§ **Task description**
What lies from the line containing "build_binding()" through the line containing "if empty is"? Print exactly those lines, with both ends, and no others.

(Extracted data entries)
____________
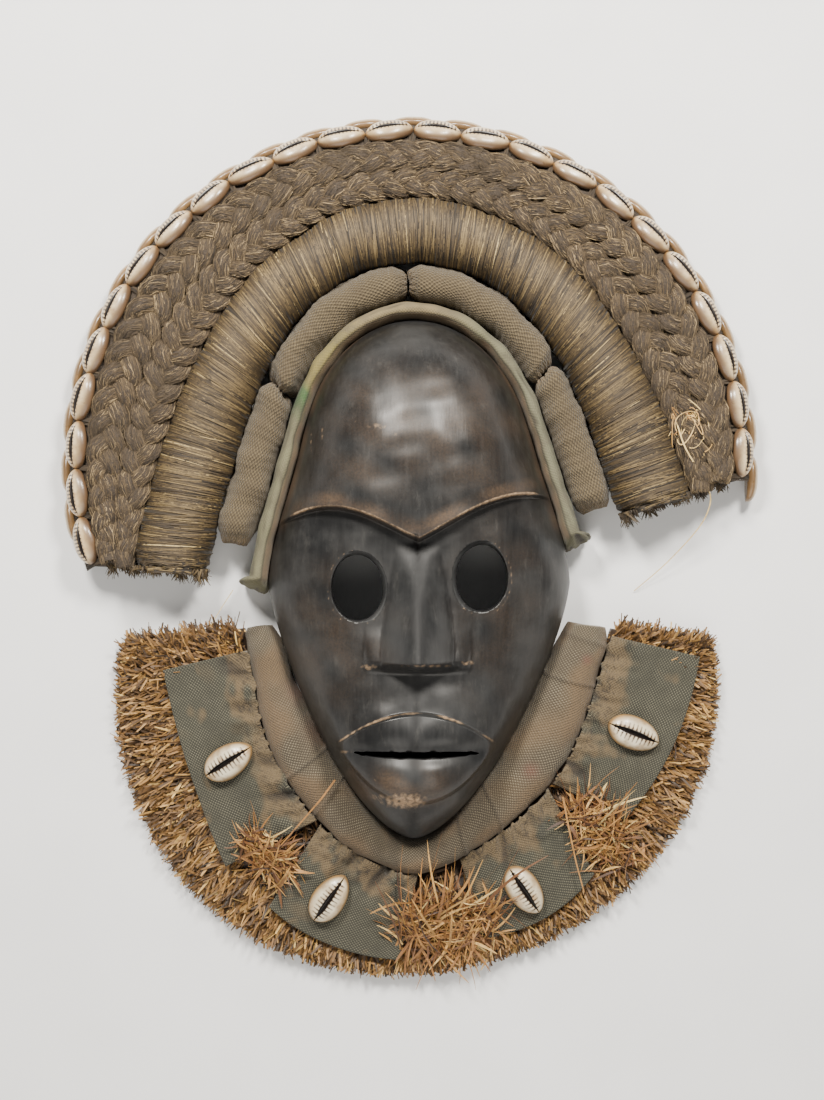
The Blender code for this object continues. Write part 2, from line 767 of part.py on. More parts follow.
def build_border_shells():
    """One shell to each straight side of the fan's sloping border."""
    look = material("cowrie", (0.72, 0.62, 0.46), 0.35)
    drop = FAN_HEIGHT - FAN_EDGE_HEIGHT
    for k in range(FAN_SIDES):
        a = fan_corner(k)
        b = fan_corner(k + 1)
        outer = (a + b) / 2.0
        inner = (fan_shoulder(a) + fan_shoulder(b)) / 2.0
        along_side = Vector((b.x - a.x, b.y - a.y, 0.0)).normalized()
        down = Vector((outer.x - inner.x, outer.y - inner.y, -drop)).normalized()
        up = along_side.cross(down)
        if up.z < 0.0:
            up.negate()
        length = ((a - b).length + (fan_shoulder(a) - fan_shoulder(b)).length) / 2.0 - SHELL_SPACE
        middle = (outer + inner) / 2.0
        origin = Vector((middle.x, middle.y, (FAN_HEIGHT + FAN_EDGE_HEIGHT) / 2.0))
        frame = Matrix((along_side, up.cross(along_side), up)).transposed()
        rings = shell_rings(length, SHELL_WIDTH, SHELL_THICK, SMALL_STATIONS)
        placed = [[origin + frame @ point for point in ring] for ring in rings]
        loft("fan_shell_%02d" % (k + 1), placed, look)


def rim_ring(origin, out, wide, tall):
    """One section of a shell that stands on the upright rim."""
    section = (
        (0.0, -0.34), (0.0, 0.34), (0.45, 0.50), (1.0, 0.20), (1.0, -0.20), (0.45, -0.50),
    )
    ring = []
    for away, up in section:
        reach = GAP + away * RIM_SHELL_THICK * tall
        z = FAN_EDGE_HEIGHT / 2.0 + up * RIM_SHELL_WIDTH * wide
        ring.append(Vector((origin.x + out.x * reach, origin.y + out.y * reach, z)))
    return ring


def build_rim_shells():
    """Shells tip to tip on the upright rim, over its corners, sewn in strings of six."""
    look = material("rim_cowrie", (0.66, 0.55, 0.40), 0.40)
    per_string = FAN_SIDES // 4
    turn = math.radians((FAN_START - FAN_END) / FAN_SIDES / 2.0)
    half = FAN_RADIUS * math.sin(turn)
    reach = half / math.cos(turn)
    for string in range(4):
        rings = []
        for k in range(per_string):
            corner = fan_corner(string * per_string + k + 1)
            out = (corner - FAN_CENTRE).normalized()
            side = Vector((out.y, -out.x))
            rings.append(rim_ring(corner - side * (reach * 0.30), out, 0.95, 1.0))
            rings.append(rim_ring(corner + side * (reach * 0.30), out, 0.90, 0.96))
            if k < per_string - 1:
                after = fan_corner(string * per_string + k + 2)
                middle = (corner + after) / 2.0
                away = (middle - FAN_CENTRE).normalized()
                knot = middle + away * (half * math.tan(turn))
                rings.append(rim_ring(knot, away, 0.30, 0.42))
            else:
                rings.append(rim_ring(corner + side * (reach * 0.94), out, 0.30, 0.42))
            if k == 0:
                rings.insert(0, rim_ring(corner - side * (reach * 0.94), out, 0.30, 0.42))
        loft("rim_shells_%d" % (string + 1), rings, look)


# Collar

def build_collar_roll():
    look = material("coarse_cloth", (0.115, 0.085, 0.062), 0.9)
    near = collar_line(lambda i: GAP)
    far = collar_line(roll_out)
    section = round_section(8, 0.8)
    rings = []
    for i in range(COLLAR_SIDES + 1):
        shrink = COLLAR_ROLL_END if i in (0, COLLAR_SIDES) else 1.0
        rings.append(roll_ring(near[i], far[i], COLLAR_ROLL_HEIGHT, section, shrink))
    loft("collar_roll", rings, look)


def set_back(panel, t):
    """How far the fringe shows past a panel, from 0 at the panel's start to 1 at its end."""
    first, middle, last = panel[4:]
    return blend(first, last, t) + (middle - (first + last) / 2.0) * 4.0 * t * (1.0 - t)


def panel_lines(panel):
    """Matching points along a panel's inner and outer edges."""
    start, end, outer_start, outer_end = panel[:4]
    inner = outside_roll()
    rim = [collar_rim(i) for i in range(COLLAR_SIDES + 1)]
    count = int(math.ceil((end - start) * COLLAR_SIDES))
    near = []
    far = []
    for k in range(count + 1):
        t = k / count
        p = along(inner, blend(start, end, t) * COLLAR_SIDES)
        q = along(rim, blend(outer_start, outer_end, t) * COLLAR_SIDES)
        near.append(p)
        far.append(q + (p - q).normalized() * set_back(panel, t))
    return near, far


def panel_plane(panel):
    """A function that gives the height of the panel's flat top."""
    near, far = panel_lines(panel)
    p = along(near, (len(near) - 1) / 2.0)
    q = along(far, (len(far) - 1) / 2.0)
    way = (q - p).normalized()
    fall = (CANVAS_INNER - CANVAS_OUTER) / (q - p).length

    def top(point):
        return CANVAS_INNER - fall * ((point.x - p.x) * way.x + (point.y - p.y) * way.y)

    return top


def build_panels():
    look = material("grey_canvas", (0.062, 0.066, 0.058), 0.92)
    for number, panel in enumerate(PANELS):
        near, far = panel_lines(panel)
        top = panel_plane(panel)
        plan = near + list(reversed(far))
        prism(
            "canvas_panel_%d" % (number + 1),
            plan,
            lambda p, top=top: top(p) - CANVAS_THICK,
            lambda p, top=top: top(p),
            look,
        )


def build_collar_shells():
    look = material("flat_cowrie", (0.78, 0.73, 0.62), 0.35)
    length, width, thick = COLLAR_SHELL
    for number, (which, t, across, degrees) in enumerate(COLLAR_SHELLS):
        near, far = panel_lines(PANELS[which])
        top = panel_plane(PANELS[which])
        place = t * (len(near) - 1)
        spot = along(near, place).lerp(along(far, place), across)
        ahead = heading(degrees)
        x = Vector((ahead.x, ahead.y, top(spot + ahead) - top(spot))).normalized()
        aside = heading(degrees + 90.0)
        y = Vector((aside.x, aside.y, top(spot + aside) - top(spot))).normalized()
        up = x.cross(y).normalized()
        frame = Matrix((x, up.cross(x), up)).transposed()
        origin = Vector((spot.x, spot.y, top(spot)))
        rings = shell_rings(length, width, thick, LARGE_STATIONS)
        placed = [[origin + frame @ point for point in ring] for ring in rings]
        loft("collar_shell_%d" % (number + 1), placed, look)


def under_panels(place, point):
    """The highest that the fringe may stand at a point below the canvas."""
    t = place / COLLAR_SIDES
    near_by = [panel for panel in PANELS if panel[0] - 0.06 <= t <= panel[1] + 0.06]
    return min(panel_plane(panel)(point) for panel in near_by) - CANVAS_THICK - GAP


def show_past(place):
    """How far the fringe shows past the canvas at a place along the collar."""
    t = place / COLLAR_SIDES
    for panel, after in zip(PANELS, PANELS[1:] + PANELS[-1:]):
        if t <= panel[3] or panel is after:
            share = (t - panel[2]) / (panel[3] - panel[2])
            return set_back(panel, min(max(share, 0.0), 1.0))
        if t < after[2]:
            return blend(panel[6], after[4], (t - panel[3]) / (after[2] - panel[3]))
    return 0.0


def build_fringe():
    """A skirt of cut fibre below the canvas, ragged along its rim."""
    look = material("raffia", (0.33, 0.19, 0.075), 0.8)
    pick = random.Random(7)
    inner = outside_roll()
    rim = [collar_rim(i) for i in range(COLLAR_SIDES + 1)]
    rings = []
    for j in range(2 * COLLAR_SIDES + 1):
        place = j / 2.0
        p = along(inner, place)
        q = along(rim, place)
        way = (q - p).normalized()
        edge = q - way * (show_past(place) - FRINGE_CLEAR)
        crest = edge.lerp(q, FRINGE_CREST_PLACE)
        tip = q + way * (FRINGE_JAGS[j % 2] + pick.uniform(-FRINGE_UNEVEN, FRINGE_UNEVEN))
        high = FRINGE_CREST + pick.uniform(-FRINGE_UNEVEN, FRINGE_UNEVEN)
        rings.append([
            Vector((p.x, p.y, 0.0)),
            Vector((p.x, p.y, under_panels(place, p))),
            Vector((edge.x, edge.y, under_panels(place, edge))),
            Vector((crest.x, crest.y, high)),
            Vector((tip.x, tip.y, FRINGE_TIP + FRINGE_END)),
            Vector((tip.x, tip.y, FRINGE_TIP - FRINGE_END)),
            Vector((crest.x, crest.y, 0.0)),
        ])
    loft("raffia_fringe", rings, look)


def build_tufts():
    """Bundles of blades sewn through between the panels and spread over them."""
    look = material("tuft_raffia", (0.45, 0.26, 0.09), 0.8)
    pick = random.Random(11)
    inner = outside_roll()
    rim = [collar_rim(i) for i in range(COLLAR_SIDES + 1)]
    for number, (t, across, reach, more, lean) in enumerate(TUFTS):
        place = t * COLLAR_SIDES
        root = along(inner, place)
        spot = root.lerp(along(rim, place), across)
        inward = (root - spot).normalized()
        floor = under_panels(place, spot) + 3.0 * GAP
        level = CANVAS_INNER + GAP + TUFT_LIFT
        count = 2 * TUFT_BLADES
        stem = []
        neck = []
        low = []
        high = []
        crown = []
        for k in range(count):
            degrees = 360.0 * k / count
            way = heading(degrees)
            far = reach + more * max(math.cos(math.radians(degrees - lean)), 0.0) ** 2
            far *= pick.uniform(0.85, 1.0) if k % 2 == 0 else 0.42
            foot = spot + way * TUFT_STEM
            tip = spot + way * far
            stem.append(Vector((foot.x, foot.y, floor)))
            neck.append(Vector((foot.x, foot.y, level)))
            over_roll = far * way.dot(inward) > (root - spot).length * 0.75
            end = COLLAR_ROLL_HEIGHT + TUFT_OVER_ROLL if over_roll else level
            low.append(Vector((tip.x, tip.y, end)))
            thin = 0.35 if k % 2 == 0 else 1.0
            high.append(Vector((tip.x, tip.y, end + TUFT_THICK * thin)))
            top = spot + way * min(far * 0.35, TUFT_CROWN)
            crown.append(Vector((top.x, top.y, level + TUFT_THICK * 1.6)))
        loft("raffia_tuft_%d" % (number + 1), [stem, neck, low, high, crown], look)


def main():
    build_face()
    build_binding()
    build_ribbed()
    build_wrapped()
    build_fan()
    build_border_shells()
    build_rim_shells()
    build_collar_roll()
    build_panels()
    build_collar_shells()
    build_fringe()
    build_tufts()


main()
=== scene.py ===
"""Looks of a carved wooden face mask with a fanned head-dress and a fringed collar, lying face up."""

import math

import bmesh
import bpy
import numpy as np
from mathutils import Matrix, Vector


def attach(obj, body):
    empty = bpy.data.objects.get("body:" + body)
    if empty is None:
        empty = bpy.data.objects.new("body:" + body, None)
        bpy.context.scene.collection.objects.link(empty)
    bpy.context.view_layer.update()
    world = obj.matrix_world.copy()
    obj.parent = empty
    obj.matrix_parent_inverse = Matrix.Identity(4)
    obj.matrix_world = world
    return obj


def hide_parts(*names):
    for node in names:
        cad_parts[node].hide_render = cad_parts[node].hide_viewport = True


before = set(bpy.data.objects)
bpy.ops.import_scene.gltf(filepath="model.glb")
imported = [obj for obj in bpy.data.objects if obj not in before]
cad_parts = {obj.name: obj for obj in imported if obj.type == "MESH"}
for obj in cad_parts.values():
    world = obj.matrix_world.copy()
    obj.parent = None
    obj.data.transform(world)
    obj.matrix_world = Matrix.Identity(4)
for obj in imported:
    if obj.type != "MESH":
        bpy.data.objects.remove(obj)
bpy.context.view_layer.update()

# Sizes shared with the frame, in metres, Z up from the floor: first the clearance between pieces
GAP = 0.0003

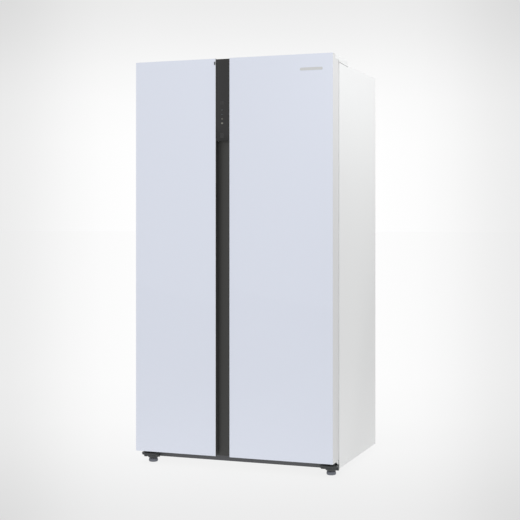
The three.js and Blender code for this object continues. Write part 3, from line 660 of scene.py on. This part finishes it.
def build_doors():
    """Glass, shell, inner panel, seal and bins of both doors, and the recess between them."""
    for name, side in DOORS:
        node = name + "_door_glass"
        x, y, z = spans(node)
        pane = bmesh.new()
        add_block(pane, x, (y[0] + GLASS_RELIEF, y[1]), z, 0.5 * MM, 3)
        piece(node + "_pane", pane, PALE_GLASS, node, True)
        refined(name + "_door_shell", DOOR_WHITE, 0.5 * MM, 3)
        door_inner(name, side)
        door_seal(name, side)
        for i in (1, 2, 3):
            door_bin(f"{name}_bin_{i}")
    tab = bmesh.new()
    outline = [(-301, 60.8), (-298, 58.4), (-274.5, 45.4), (-272.9, 45), (-272.4, 46),
               (-272.4, 60.8)]
    add_prism(tab, "x", [(a * MM, b * MM) for a, b in outline], 452.3 * MM, 454.8 * MM)
    piece("fridge_door_stop_tab", tab, DOOR_WHITE, "fridge_door_shell", bevel=0.4 * MM)
    profile = refined("freezer_grip_profile", STRIP, 0.3 * MM).data
    profile.materials.append(DOOR_WHITE)
    front = -355.5 * MM     # what lies before this is painted like the door
    for face in profile.polygons:
        face.material_index = int(face.center.y < front)
    # The recess plastic glows faintly: painted light in place of the shade that falls in the
    # recess.
    refined("handle_channel", RECESS_WITH_PAINTED_LIGHT, 0.3 * MM)
    _, _, z = spans("handle_channel")
    flap = bmesh.new()
    wall = -333.4 * MM
    tongue = [(-66, 0), (-69, 0), (-72.2, 0.5), (-72.2, 1.3), (-69, 1.6), (-66, 1.6)]
    add_prism(flap, "z", [(a * MM, wall + b * MM) for a, b in tongue], z[0] + 2 * MM, 1426 * MM)
    piece("grip_gap_flap", flap, STRIP, "handle_channel")


def build_display():
    """The display glass with its light marks, and the blank badge and the stop on the doors."""
    node = "display_panel"
    x, y, z = spans(node)
    face = y[0] + GLASS_RELIEF
    pane = bmesh.new()
    add_block(pane, x, (face, y[0] + 4 * MM), z, 0.4 * MM, 2)
    piece("display_pane", pane, BLACK_GLASS, node, True)
    case = bmesh.new()
    add_block(case, (x[0] + MM, x[1] - MM), (y[0] + 4 * MM, y[1]), (z[0] + MM, z[1] - MM),
              1.5 * MM, 2)
    piece("display_case", case, BLACK, node)

    proud = (y[0] + 0.1 * MM, face + 0.1 * MM)
    middle = -43
    marks = {
        "lit_marks": (ICON, (
            (-4, 4, 1501, 1503), (-4, -2, 1503, 1507), (2, 4, 1503, 1507), (-1, 1, 1504.5, 1507),
            (-3, 3, 1521, 1522.6), (-3, -1.4, 1523.4, 1525), (1.4, 3, 1523.4, 1525))),
        "dim_marks": (ICON_DIM, (
            (-4, -1, 1541, 1543), (1, 4, 1541, 1543), (-3, 3, 1560, 1561.6),
            (-1, 1, 1562.4, 1564))),
        "touch_pads": (PAD, ((-9, 9, 1440, 1462), (-9, 9, 1584, 1600))),
    }
    for name, (look, places) in marks.items():
        bm = bmesh.new()
        for left, right, low, high in places:
            add_block(bm, ((middle + left) * MM, (middle + right) * MM), proud,
                      (low * MM, high * MM), 0.15 * MM, 1)
        piece(name, bm, look, node)

    badge = bmesh.new()
    add_block(badge, (311 * MM, 411 * MM), proud, (1716 * MM, 1728 * MM), 5 * MM, 5, along("y"))
    piece("blank_badge", badge, BADGE, "fridge_door_glass")
    stop = bmesh.new()
    add_block(stop, (-80.5 * MM, -71 * MM), proud, (1757.5 * MM, 1771.5 * MM),
              1.8 * MM, 4, along("y"))
    piece("freezer_door_stop", stop, STOP, "freezer_grip_profile")


# --- Studio ---

EYE = Vector((1.847172, -5.068567, 1.060424))
TURN = math.radians(20.01)
TOWARDS = Vector((-math.sin(TURN), math.cos(TURN), 0))
SIDEWAYS = Vector((math.cos(TURN), math.sin(TURN), 0))
UPRIGHT = Vector((0, 0, 1)) + TOWARDS * 0.03    # the brightest level lies just below the horizon
REACH = 0.5     # how far the falloff is described
# (offset to the side, up or down over the distance ahead, brightness of the backdrop there)
FALLOFF = ((0.1, 1), (0.136, 0.98), (0.162, 0.945), (0.196, 0.88), (0.214, 0.853), (0.24, 0.83),
           (0.3, 0.87))


def soft_edges(made, direction):
    """Brightness of the backdrop for each direction seen from EYE, softly falling off to all sides.

    It belongs to the room and doesn't follow the camera.
    """
    links = made.node_tree.links

    def step(kind, operation, *sources):
        """Adds a math node, its inputs linked or set in order, and returns its output."""
        node = new_node(made, kind)
        node.operation = operation
        for socket, source in zip(node.inputs, sources):
            if isinstance(source, bpy.types.NodeSocket):
                links.new(source, socket)
            else:
                socket.default_value = source
        single = operation in ("DOT_PRODUCT", "ABSOLUTE", "DIVIDE")
        return node.outputs["Value" if single else "Vector"]

    unit = step("VectorMath", "NORMALIZE", direction)
    ahead = step("VectorMath", "DOT_PRODUCT", unit, TOWARDS)
    levels = []
    for axis in (SIDEWAYS, UPRIGHT):
        off = step("Math", "ABSOLUTE", step("VectorMath", "DOT_PRODUCT", unit, axis))
        share = new_node(made, "MapRange", From_Min=0, From_Max=REACH)
        links.new(step("Math", "DIVIDE", off, ahead), share.inputs["Value"])
        ramp = new_node(made, "ValToRGB")
        stops = ramp.color_ramp.elements
        stops.remove(stops[0])
        stops[0].position = 0
        for place, level in FALLOFF:
            stops.new(place / REACH).color = (level, level, level, 1)
        links.new(share.outputs["Result"], ramp.inputs["Fac"])
        levels.append(ramp.outputs["Color"])
    return unit, step("VectorMath", "MULTIPLY", *levels)


def lit_floor():
    """A floor that gives off most of its own light, so that hardly any shadow shows on it."""
    bm = bmesh.new()
    bmesh.ops.create_grid(bm, x_segments=1, y_segments=1, size=200)
    mesh = bpy.data.meshes.new("floor")
    bm.to_mesh(mesh)
    bm.free()
    floor = bpy.data.objects.new("floor", mesh)
    SCENE.collection.objects.link(floor)
    look = material("floor_acrylic", colour(78, 78, 78), 0.7, mottle=0.002, grain=0, spread=0,
                    Specular_IOR_Level=0.0, Emission_Strength=0.92)
    links = look.node_tree.links
    away = new_node(look, "VectorMath")
    away.operation = "SUBTRACT"
    away.inputs[1].default_value = EYE
    links.new(new_node(look, "NewGeometry").outputs["Position"], away.inputs[0])
    _, level = soft_edges(look, away.outputs["Vector"])
    links.new(level, look.node_tree.nodes["Principled BSDF"].inputs["Emission Color"])
    mesh.materials.append(look)


def sky():
    """White surroundings, dimmer to the right, so that the cabinet's side is shaded."""
    world = bpy.data.worlds.new("studio")
    world.use_nodes = True
    links = world.node_tree.links
    direction, level = soft_edges(world, new_node(world, "TexCoord").outputs["Generated"])
    parts = new_node(world, "SeparateXYZ")
    links.new(direction, parts.inputs[0])
    aside = new_node(world, "MapRange", From_Min=0.1, From_Max=0.9, To_Min=1.0, To_Max=0.71)
    links.new(parts.outputs["X"], aside.inputs["Value"])
    shade = new_node(world, "VectorMath")
    shade.operation = "MULTIPLY"
    links.new(level, shade.inputs[0])
    links.new(aside.outputs["Result"], shade.inputs[1])
    links.new(shade.outputs["Vector"], world.node_tree.nodes["Background"].inputs["Color"])
    world.node_tree.nodes["Background"].inputs["Strength"].default_value = 1.0
    SCENE.world = world


def softbox(name, place, target, size, power, spread):
    """A rectangular lamp that neither the camera nor a reflection shows."""
    data = bpy.data.lights.new(name, "AREA")
    data.shape = "RECTANGLE"
    data.size, data.size_y = size
    data.energy = power
    data.spread = math.radians(spread)
    lamp = bpy.data.objects.new(name, data)
    lamp.location = place
    lamp.rotation_euler = (Vector(target) - Vector(place)).to_track_quat("-Z", "Y").to_euler()
    lamp.visible_camera = False
    lamp.visible_glossy = False
    SCENE.collection.objects.link(lamp)


def camera():
    """The photograph's viewpoint, level and about 5 m away."""
    data = bpy.data.cameras.new("camera")
    data.lens = 81.173
    data.sensor_width = 36
    data.shift_y = -0.0659
    made = bpy.data.objects.new("camera", data)
    made.location = EYE
    made.rotation_euler = (math.radians(90), 0, TURN)
    SCENE.collection.objects.link(made)
    SCENE.camera = made


build_cabinet()
build_hinges()
build_back()
build_feet()
build_inside()
build_machinery()
build_doors()
build_display()

lit_floor()
sky()
softbox("high_side_light", (1.6, 0.0, 2.05), (0.455, 0.0, 1.74), (1.8, 0.4), 1.65, 72)
camera()
SCENE.view_settings.view_transform = "Standard"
____________
§ **Output of the task**
    build_binding()
    build_ribbed()
    build_wrapped()
    build_fan()
    build_border_shells()
    build_rim_shells()
    build_collar_roll()
    build_panels()
    build_collar_shells()
    build_fringe()
    build_tufts()


main()
=== scene.py ===
"""Looks of a carved wooden face mask with a fanned head-dress and a fringed collar, lying face up."""

import math

import bmesh
import bpy
import numpy as np
from mathutils import Matrix, Vector


def attach(obj, body):
    empty = bpy.data.objects.get("body:" + body)
    if empty is None:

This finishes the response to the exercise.